Başta Ankara ve İstanbul olmak üzere 15 Temmuz gecesi yaşananlar darbeci despotlara karşı bir milletin topyekün direnişini ifade etmesi ve onları akamete uğratması bakımından dünya halk hareketleri tarihinde mutlaka ayrı bir yere sahip olacaktır. İstanbul Boğaz Köprüsünde, Vatan Caddesinde, Taksim
Meydanında, Ankara TBMM’de, Cumhurbaşkanlığı Külliyesinde, Ankara Emniyet Müdürlüğü ve Genel Müdürlüğünde ve sayamadığımız birçok başka yerde nelerin yaşandığı elbette genel görüntüsü, dramatik sonuçları, sergilenen vahşet ve saldırganlık bakımlarından ortadadır. Ancak bütün bunların arka planında peyderpey anlaşılan, ortalıkta ki toz bulutu dağıldıkça daha iyi görülen, bir milleti millet yapan sosyal bağlara, ortak kader ve gelecek duygusuna tekabül eder şekilde kahramanlık örnekleri, insan hikayeleri vardır. Askeri binalarda organize çete mensuplarının harekâtlarını engellemek için arkamda kimse var mı diye bakmaksızın direniş gösteren askeriye mensupları, tankların hareketini engellemek için bana ne olur diye düşünmeksizin onun önüne bedenini siper eden vatandaşlar, her yerde ve her şekilde kararlı bir direniş gösteren milletimizin tüm mensupları hepimizin ortak hafızasında ve nihayet milletimizin şanlı tarihinde yerini almıştır.
Fetö çete mensuplarının darbe teşebbüsüne karşı bu kahramanca direnişin ortaya konduğu önemli yerlerden birisi elbette darbecilerin karargah olarak kullanıp, savaş uçaklarını ve helikopterleri seferber ettikleri Akıncı hava üssünün yer aldığı Kazan’dır. Kazanlılar o gece genci yaşlısı, kadını erkeği hep
birlikte üsse giderek kahramanca mücadele etmiş, jetlerin önüne yatmış ve tarlasındaki ürünlerini yakarak jetlerin havalanmasını engellemeye çalışarak sivil direnişin ateşleyicisi olmuştur. Kazan İlçemizin ismini “Kahramankazan” olarak değiştirme teklifimiz, sadece Kazan halkının kahramanlığına karşı değil o gece her yerde millet iradesine sahip çıkmak için mücadele veren tüm kahramanlıklara karşı millet iradesinin tecelligahı olan Meclisimizin anlamlı ve yerinde bir mukabelesi olacaktır.

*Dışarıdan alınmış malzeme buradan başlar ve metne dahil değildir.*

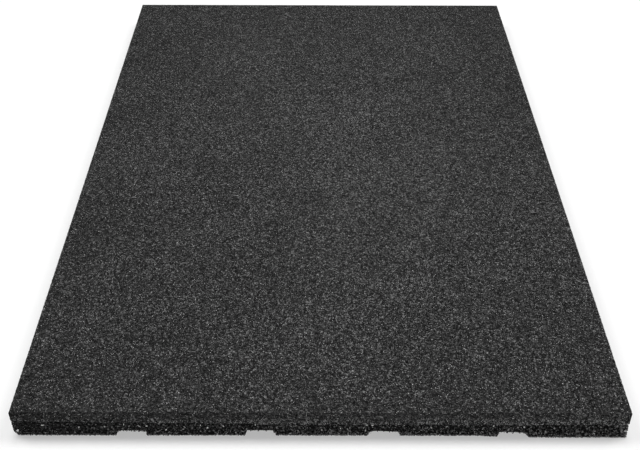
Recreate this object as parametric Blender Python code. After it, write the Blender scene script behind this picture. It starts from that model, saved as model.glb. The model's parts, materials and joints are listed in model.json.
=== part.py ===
"""Rubber safety mat: one pressed slab of bound rubber granulate.

The slab lies flat with its walking face up. X is the width, Y the length and Z the thickness.
The origin is the middle of the underside, and the face that shows its drainage channels looks along -Y.
All sizes are metres.
"""

import math

import bmesh
import bpy

# Driving dimensions
WIDTH = 1.000
LENGTH = 1.500
THICKNESS = 0.055
UPPER_BAND = 0.026
LIP = 0.001
TOP_ARRIS = 0.002
CORNER_RADIUS = 0.003
MIDDLE_FOOT = 0.153
NEXT_FOOT = 0.160
CHANNEL_MOUTH = 0.050
CHANNEL_DEPTH = 0.010
CHANNEL_WALL_RUN = 0.005

# Sizes that follow from them
CHANNEL_ROOF = CHANNEL_MOUTH - 2 * CHANNEL_WALL_RUN
INNER_CHANNEL = (MIDDLE_FOOT + CHANNEL_MOUTH) / 2
OUTER_CHANNEL = INNER_CHANNEL + NEXT_FOOT + CHANNEL_MOUTH
CHANNEL_CENTRES = (-OUTER_CHANNEL, -INNER_CHANNEL, INNER_CHANNEL, OUTER_CHANNEL)
BAND_LINE = THICKNESS - UPPER_BAND

# How finely round stretches are cut, and how far a cutter reaches past the rubber
ARRIS_STEPS = 4
CORNER_STEPS = 4
CUTTER_OVERRUN = 0.010

RUBBER_COLOUR = (0.040, 0.040, 0.041, 1.0)
RUBBER_ROUGHNESS = 0.85


def clear_scene():
    """Starts from a scene with no objects in it."""
    for item in list(bpy.data.objects):
        bpy.data.objects.remove(item)


def rubber_material():
    """Black bound granulate, dull and not metallic."""
    material = bpy.data.materials.new("black_granulate")
    material.use_nodes = True
    shader = material.node_tree.nodes["Principled BSDF"]
    shader.inputs["Base Color"].default_value = RUBBER_COLOUR
    shader.inputs["Roughness"].default_value = RUBBER_ROUGHNESS
    shader.inputs["Metallic"].default_value = 0.0
    return material


def edge_profile():
    """The side of the slab from its underside up, as (setback from the full outline, height)."""
    profile = [(LIP, 0.0), (LIP, BAND_LINE), (0.0, BAND_LINE)]
    for step in range(ARRIS_STEPS + 1):
        turn = math.radians(90.0) * step / ARRIS_STEPS
        setback = TOP_ARRIS * (1.0 - math.cos(turn))
        height = THICKNESS - TOP_ARRIS * (1.0 - math.sin(turn))
        profile.append((setback, height))
    return profile


def rounded_outline(setback):
    """Corners of the mat's plan outline, taken in by setback, counter-clockwise seen from above."""
    radius = CORNER_RADIUS - setback
    reach_x = WIDTH / 2 - CORNER_RADIUS
    reach_y = LENGTH / 2 - CORNER_RADIUS
    outline = []
    for quarter, (side_x, side_y) in enumerate(((1, 1), (-1, 1), (-1, -1), (1, -1))):
        for step in range(CORNER_STEPS + 1):
            turn = math.radians(90.0) * (quarter + step / CORNER_STEPS)
            x = side_x * reach_x + radius * math.cos(turn)
            y = side_y * reach_y + radius * math.sin(turn)
            outline.append((x, y))
    return outline


def add_ring(mesh, setback, height):
    """Adds the corners of one level of the slab and returns them in order."""
    return [mesh.verts.new((x, y, height)) for x, y in rounded_outline(setback)]


def join_rings(mesh, lower, upper):
    """Closes the side between two levels with one face for each pair of corners."""
    count = len(lower)
    for index in range(count):
        following = (index + 1) % count
        mesh.faces.new((lower[index], lower[following], upper[following], upper[index]))


def slab_mesh():
    """The closed slab before its channels: levels up the edge profile, joined and capped."""
    mesh = bmesh.new()
    rings = [add_ring(mesh, setback, height) for setback, height in edge_profile()]
    for lower, upper in zip(rings, rings[1:]):
        join_rings(mesh, lower, upper)
    mesh.faces.new(list(reversed(rings[0])))
    mesh.faces.new(rings[-1])
    data = bpy.data.meshes.new("rubber_mat")
    mesh.to_mesh(data)
    mesh.free()
    return data


def channel_mesh():
    """The space of one drainage channel: a flat-roofed trapezium that runs past both ends of the mat."""
    slope = CHANNEL_WALL_RUN / CHANNEL_DEPTH
    half_roof = CHANNEL_ROOF / 2
    half_below = CHANNEL_MOUTH / 2 + slope * CUTTER_OVERRUN
    section = (
        (-half_below, -CUTTER_OVERRUN),
        (half_below, -CUTTER_OVERRUN),
        (half_roof, CHANNEL_DEPTH),
        (-half_roof, CHANNEL_DEPTH),
    )
    start = -LENGTH / 2 - CUTTER_OVERRUN
    run = LENGTH + 2 * CUTTER_OVERRUN
    mesh = bmesh.new()
    end_face = mesh.faces.new([mesh.verts.new((x, start, z)) for x, z in section])
    swept = bmesh.ops.extrude_face_region(mesh, geom=[end_face])["geom"]
    far_corners = [item for item in swept if isinstance(item, bmesh.types.BMVert)]
    bmesh.ops.translate(mesh, verts=far_corners, vec=(0.0, run, 0.0))
    bmesh.ops.recalc_face_normals(mesh, faces=mesh.faces)
    data = bpy.data.meshes.new("channel_cutter")
    mesh.to_mesh(data)
    mesh.free()
    return data


def add_object(name, data):
    """Links a mesh to the scene under a name."""
    item = bpy.data.objects.new(name, data)
    bpy.context.scene.collection.objects.link(item)
    return item


def cut_channel(mat, number, centre, data):
    """Cuts one drainage channel along the whole length of the underside."""
    cutter = add_object(f"channel_cutter_{number}", data)
    cutter.location = (centre, 0.0, 0.0)
    cutter.hide_render = True
    cutter.display_type = "WIRE"
    cut = mat.modifiers.new(f"channel_{number}", "BOOLEAN")
    cut.operation = "DIFFERENCE"
    cut.solver = "EXACT"
    cut.object = cutter


def build_mat():
    """The whole mat: the slab, its channels and its material."""
    data = slab_mesh()
    data.materials.append(rubber_material())
    mat = add_object("rubber_mat", data)
    cutter_data = channel_mesh()
    for number, centre in enumerate(CHANNEL_CENTRES, 1):
        cut_channel(mat, number, centre, cutter_data)
    data.shade_smooth()
    data.set_sharp_from_angle(angle=math.radians(30.0))
    return mat


clear_scene()
build_mat()
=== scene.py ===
"""Rubber safety mat, dressed: pressed fine granulate on top, coarse shreds and crumbs below.

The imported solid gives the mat's sizes. X is its width, Y its length and Z is up, all in metres.
The walking face and the upper band of the sides are sheets of crumbs pressed flat against a mould.
The lower band is chips and shreds bound onto a rough core, which also has the drainage channels.
"""

import json
import math
from itertools import chain

import bmesh
import bpy
import numpy as np
from mathutils import Matrix, Vector


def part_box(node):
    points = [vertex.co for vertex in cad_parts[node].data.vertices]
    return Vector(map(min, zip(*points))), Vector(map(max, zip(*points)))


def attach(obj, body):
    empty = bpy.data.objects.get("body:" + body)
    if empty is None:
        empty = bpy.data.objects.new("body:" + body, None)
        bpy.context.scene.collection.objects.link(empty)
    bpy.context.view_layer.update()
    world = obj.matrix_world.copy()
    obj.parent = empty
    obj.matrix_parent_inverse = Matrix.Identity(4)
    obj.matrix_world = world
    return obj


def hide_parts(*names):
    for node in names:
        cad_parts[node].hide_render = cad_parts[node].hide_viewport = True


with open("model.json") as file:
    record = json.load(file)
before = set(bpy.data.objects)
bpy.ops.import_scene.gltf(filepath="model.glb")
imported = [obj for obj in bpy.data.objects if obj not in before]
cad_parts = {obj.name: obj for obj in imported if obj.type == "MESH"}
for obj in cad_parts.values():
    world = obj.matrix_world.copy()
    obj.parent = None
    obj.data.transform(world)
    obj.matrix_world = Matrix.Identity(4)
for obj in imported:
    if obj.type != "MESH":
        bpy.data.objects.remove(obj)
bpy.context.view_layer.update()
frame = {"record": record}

bl_info = {
    "name": "Rubber Safety Mat",
    "version": (1, 0, 0),
    "blender": (4, 5, 0),
    "location": "View3D > Sidebar > Safety Mat",
    "description": "Dresses a slab of bound rubber granulate with its crumbs, shreds and studio",
    "category": "Object",
}

NODE = "rubber_mat"
BODY = "root"
BAKE_MAP = "OFBake"
MM = 0.001

# The shade that the mesh gives a crumb: 0 is the darkest rubber, and the upper band's stop at the lightest.
# Between the two marks a crumb turns pale, so one with the last value is a pale crumb.
# Besides the crumbs' own tones it carries painted shade and painted light, each marked where it is set.
SHADE = "crumb_shade"
LIGHTEST = 1.4
PALE_MARKS = (1.5, 1.6)
PALE = 2.0

# The slab's sizes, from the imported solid
LOW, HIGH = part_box(NODE)
WIDTH = HIGH.x - LOW.x
LENGTH = HIGH.y - LOW.y
THICKNESS = HIGH.z - LOW.z

# The drainage channels: their middles from the record, and the section that they all share
OPENINGS = frame["record"]["physics"]["openings"]
CHANNEL_MIDDLES = [(box[0][0] + box[1][0]) / 2 for box in (opening["box_m"] for opening in OPENINGS)]
CHANNEL_MOUTH = 50 * MM
CHANNEL_WALL_RUN = 5 * MM
CHANNEL_DEPTH = 10 * MM

# A channel's mouth: its left and right edge at the floor, the runs of its two walls and its roof's height.
# Those in the front face have crumbled and lie a little to the right. They ease into the even ones behind.
EVEN_MOUTHS = [
    (
        middle - CHANNEL_MOUTH / 2, middle + CHANNEL_MOUTH / 2,
        CHANNEL_WALL_RUN, CHANNEL_WALL_RUN, CHANNEL_DEPTH,
    )
    for middle in CHANNEL_MIDDLES
]
FRONT_MOUTHS = (
    (-333.5 * MM, -284.5 * MM, 5.5 * MM, 0.6 * MM, 7.7 * MM),
    (-123.0 * MM, -72.0 * MM, 4.0 * MM, 6.5 * MM, 8.8 * MM),
    (77.5 * MM, 130.0 * MM, 5.0 * MM, 5.0 * MM, 7.3 * MM),
    (289.5 * MM, 340.0 * MM, 2.5 * MM, 10.0 * MM, 7.1 * MM),
)
FRONT_MOUTH_REACH = 60 * MM

# The core's foot reaches out nearly to the chips' faces, so no floor shows between them
CORE_FOOT_SETBACK = 1.0 * MM
CORE_FOOT_HEIGHT = 6.0 * MM
CORE_TOP = THICKNESS - 4 * MM

# How deep the walking face and the upper band reach into the mat as closed bodies
SHEET_DEPTH = 5 * MM

# Damage at the front: a corner broken off the foot on the left, and a nick below the lip on the right
BROKEN_CORNER = np.array((-WIDTH / 2, -LENGTH / 2, 0.0))
BROKEN_REACH = np.array((6.5, 9.0, 11.0)) * MM
NICK_MIDDLE = np.array((WIDTH / 2, -LENGTH / 2, 26 * MM))
NICK_RADIUS = 4.0 * MM

# Two pale crumbs that stand out near the corners of the front: how far along it, and how high
PALE_SPOTS = ((-492.2 * MM, 11.6 * MM), (495.6 * MM, 13.2 * MM))


# Settings

def millimetres(name, description, default, low, high):
    """A setting for a length, with its default and its range in millimetres."""
    return bpy.props.FloatProperty(
        name=name, description=description, default=default * MM, min=low * MM, max=high * MM,
        unit="LENGTH", precision=5,
    )


def degrees(name, description, default, low=-180.0, high=180.0):
    """A setting for an angle, with its default and its range in degrees."""
    return bpy.props.FloatProperty(
        name=name, description=description, default=math.radians(default),
        min=math.radians(low), max=math.radians(high), subtype="ANGLE",
    )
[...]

15 Temmuz darbe girişimine karşı milletimizin ortaya koyduğu kararlı mücadele ve destani direnişte ona mihmandarlık eden Başkomutanımız Sayın Cumhurbaşkanımızın, Başbakanımızın, tüm parti genel başkanlarının ortak tutumları hayati bir yere sahiptir. Her yönüyle 93 yılık Cumhuriyet ve 70 yıllık demokrasi tarihimizde ayrı bir yere sahip olan 15 Temmuz tarihinin milletimizin ortak kader ve gelecek duygusunda taşıdığı anlama binaen “Demokrasi ve Özgürlükler Günü” olarak kabulü için Kanun Teklifimiz Yüce Meclisin takdirlerine sunulmuştur.